Since its construction, the family has used it as a base for fishing, canoeing and enjoying their farm.  “I don’t use it as often as I would like to,” said Randy, “But it’s a great place to escape, enjoy the peace and quiet, do a little fly fishing,  and Abbey my Labrador loves having the extra space to run around.”  The family agrees that autumn is probably their favorite time of the year, when a small fire in the pavilion feels perfect.  It has even hosted a few Honest Abe events and occasionally houses guests of the family.

The cabin was built from a custom design, using Honest Abe’s 8” x 8” D-Log profile, offering exceptional energy efficiency.  It also features the company’s Heavy Timber Roof and Ceiling Systems, which utilized large exposed beams for its structure.  The family chose to use Perma-Chink’s Driftwood color of stain, providing a washed and naturally weathered look to blend into the farm and river surroundings.  The pavilion was built using Honest Abe’s 8” square Douglas Fir Timber Frame product.

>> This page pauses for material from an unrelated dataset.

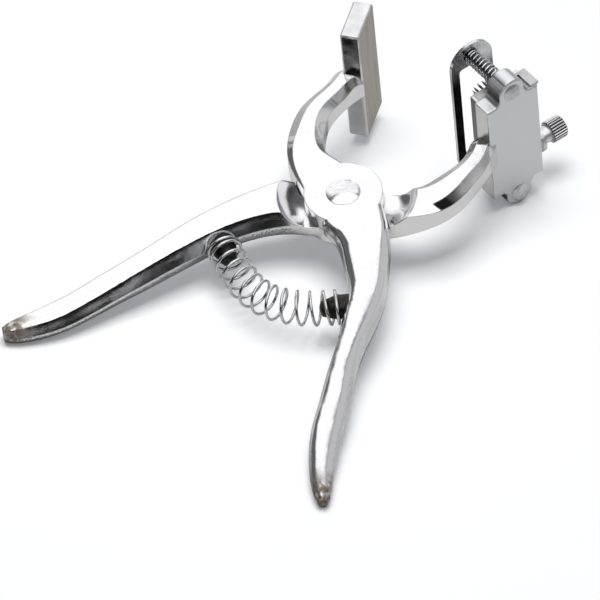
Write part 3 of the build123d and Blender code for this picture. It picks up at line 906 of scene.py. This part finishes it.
class PLIERS_OT_stage(bpy.types.Operator):
    """Builds the white table, the light and the camera"""

    bl_idname = "pliers.stage"
    bl_label = "Stage"

    def execute(self, context):
        stage = context.scene.pliers_stage
        mesh = bpy.data.meshes.new("table")
        corners = [(x * TABLE_HALF, y * TABLE_HALF, 0) for x, y in ((-1, -1), (1, -1), (1, 1), (-1, 1))]
        mesh.from_pydata(corners, [], [(0, 1, 2, 3)])
        mesh.materials.append(table_material(stage))
        table = bpy.data.objects.new("table", mesh)
        context.scene.collection.objects.link(table)
        studio_world(stage)
        lamp("key", KEY_PLACE, KEY_TARGET, KEY_SIZE, stage.key_power, "#FFFDF9")
        place_camera()
        context.scene.view_settings.view_transform = "Standard"
        return {"FINISHED"}


class PLIERS_PT_panel(bpy.types.Panel):
    """Lists the steps and the settings"""

    bl_idname = "PLIERS_PT_panel"
    bl_label = "Ear tattoo pliers"
    bl_space_type = "VIEW_3D"
    bl_region_type = "UI"
    bl_category = "Pliers"

    def draw(self, context):
        for step in STEPS:
            self.layout.operator(step.bl_idname)
        for group in (context.scene.pliers_finish, context.scene.pliers_springs, context.scene.pliers_stage):
            for name in group.__annotations__:
                self.layout.prop(group, name)


SETTINGS = {"pliers_finish": PliersFinish, "pliers_springs": PliersSprings, "pliers_stage": PliersStage}
STEPS = (
    PLIERS_OT_levers,
    PLIERS_OT_pivot,
    PLIERS_OT_handle_spring,
    PLIERS_OT_release,
    PLIERS_OT_head,
    PLIERS_OT_stage,
)


def register():
    for name, group in SETTINGS.items():
        bpy.utils.register_class(group)
        setattr(bpy.types.Scene, name, bpy.props.PointerProperty(type=group))
    for step in STEPS:
        bpy.utils.register_class(step)
    bpy.utils.register_class(PLIERS_PT_panel)


def unregister():
    bpy.utils.unregister_class(PLIERS_PT_panel)
    for step in reversed(STEPS):
        bpy.utils.unregister_class(step)
    for name, group in SETTINGS.items():
        delattr(bpy.types.Scene, name)
        bpy.utils.unregister_class(group)


def main():
    register()
    bpy.ops.pliers.levers()
    bpy.ops.pliers.pivot()
    bpy.ops.pliers.handle_spring()
    bpy.ops.pliers.release()
    bpy.ops.pliers.head()
    bpy.ops.pliers.stage()


if __name__ == "__main__":
    main()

While some may expect company executives to have sprawling vacation homes with plush amenities in exotic locations, Randy prefers the simplicity of their cabin with the accompaniment of friends and family close to home.  This tiny cabin located on the waterfront of the Cumberland River provides the perfect location to relax, be appreciative and honor the past, while building many more memories for the future.